Avrupa Komisyonu, 2025 yılında Türkiye ekonomisinde büyümenin yavaşlamasını, 2026 yılında ise yeniden toparlanmasını öngörüyor. Komisyonun “2025 İlkbahar Ekonomik Tahmini” raporuna göre, 2024’te yüzde 3,2 olan büyüme oranı, 2025’te yüzde 2,8’e gerileyecek; 2026’da ise yüzde 3,5 seviyesine yükselecek.
Raporda, iç siyasi belirsizliklerin ve finansal piyasalardaki oynaklığın, yetkililerin aldığı istikrar önlemlerine rağmen ekonomide baskı oluşturduğu belirtildi. Yüksek reel faiz oranlarının özel yatırımları sınırladığı, deprem sonrası yeniden inşa sürecinin sona ermesiyle birlikte sabit sermaye oluşumunun yavaşlayabileceği kaydedildi.
Tüketim artışı ılımlı, yatırımlar sınırlı
Hanehalkı tüketiminin, finansal beklentilerdeki iyileşmeye bağlı olarak yaklaşık yüzde 3,5’lik bir artış göstermesi öngörülüyor. Buna karşılık, mali disiplin önlemleri kapsamında kamu harcamalarında daha temkinli bir yaklaşım bekleniyor.

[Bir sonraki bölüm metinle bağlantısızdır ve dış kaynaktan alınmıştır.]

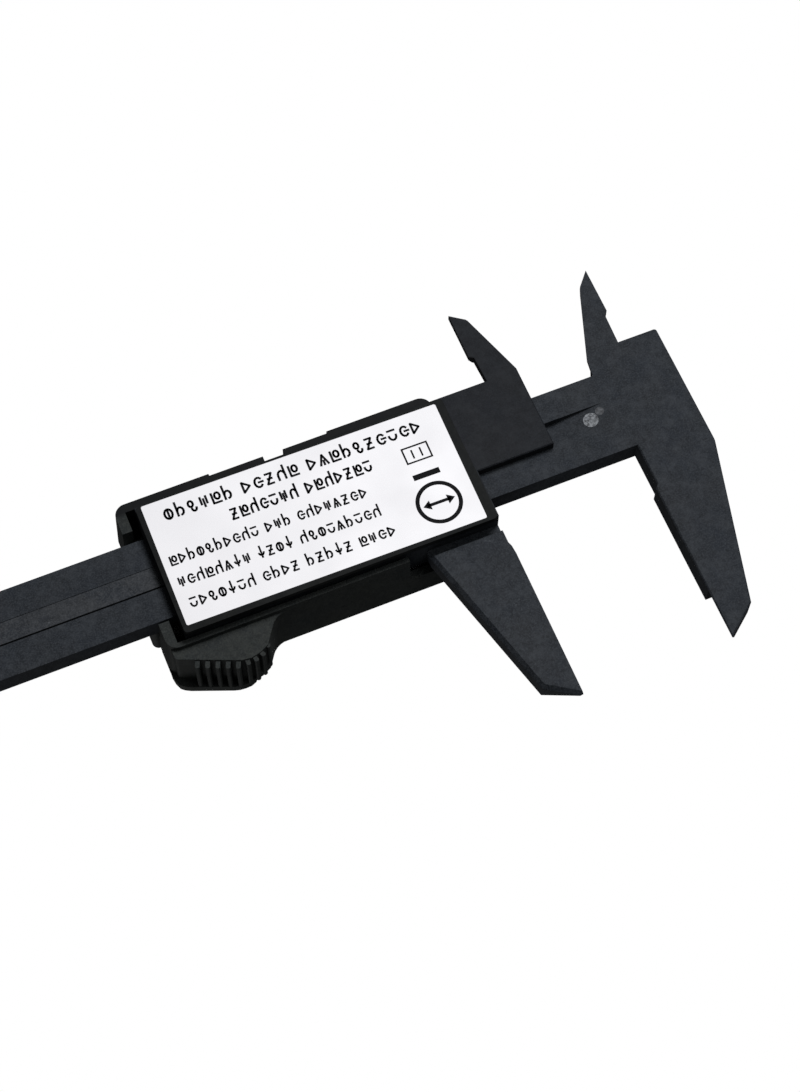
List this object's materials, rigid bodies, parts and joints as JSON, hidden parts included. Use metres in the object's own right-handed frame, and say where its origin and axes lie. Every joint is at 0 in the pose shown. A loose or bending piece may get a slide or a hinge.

İhracatta zayıflama, cari açıkta dengelenme beklentisi
Komisyon, liradaki reel değerlenme ve dış talepteki zayıflık nedeniyle ihracat büyümesinin düşük kalacağını öngörüyor. ABD’nin uygulamaya aldığı yeni tarifelere bağlı ticaret yön değişiminin sınırlı fayda sağlayacağı değerlendirilirken, ithalatın dengeli seyri ve düşen enerji fiyatlarıyla cari açığın düşük kalacağı tahmin ediliyor. Net ihracatın büyümeye katkısının ise 2025-2026 döneminde sıfıra yakın olacağı ifade edildi.
İşgücü piyasasında durağanlık sinyali
2024 yılında dirençli kalan istihdam piyasasında 2025’te yavaşlama bekleniyor. İşsizlik oranının artarak daha yüksek bir seviyede sabitlenmesi öngörülürken, işgücü yetersizliği ve maliyet baskılarının devam edeceği vurgulanıyor.
Riskler sürüyor, ancak politika tepkisi güçlü
Raporda, Türkiye’nin son yıllarda hem iç siyasi hem de jeopolitik açıdan yüksek risklerle karşı karşıya olduğu hatırlatılarak, 2025 başında bu risklerin yeniden arttığına dikkat çekildi. Ancak ülkenin, daha sağlam bir politika çerçevesi, daha düşük ekonomik dengesizlikler ve oluşturulan tamponlar sayesinde bu risklere karşı önceki yıllara göre daha hazırlıklı olduğu belirtildi.
Yine de ekonomideki yeniden dengeleme sürecinin yönetiminin karmaşık ve hassas olmaya devam edeceği vurgulandı.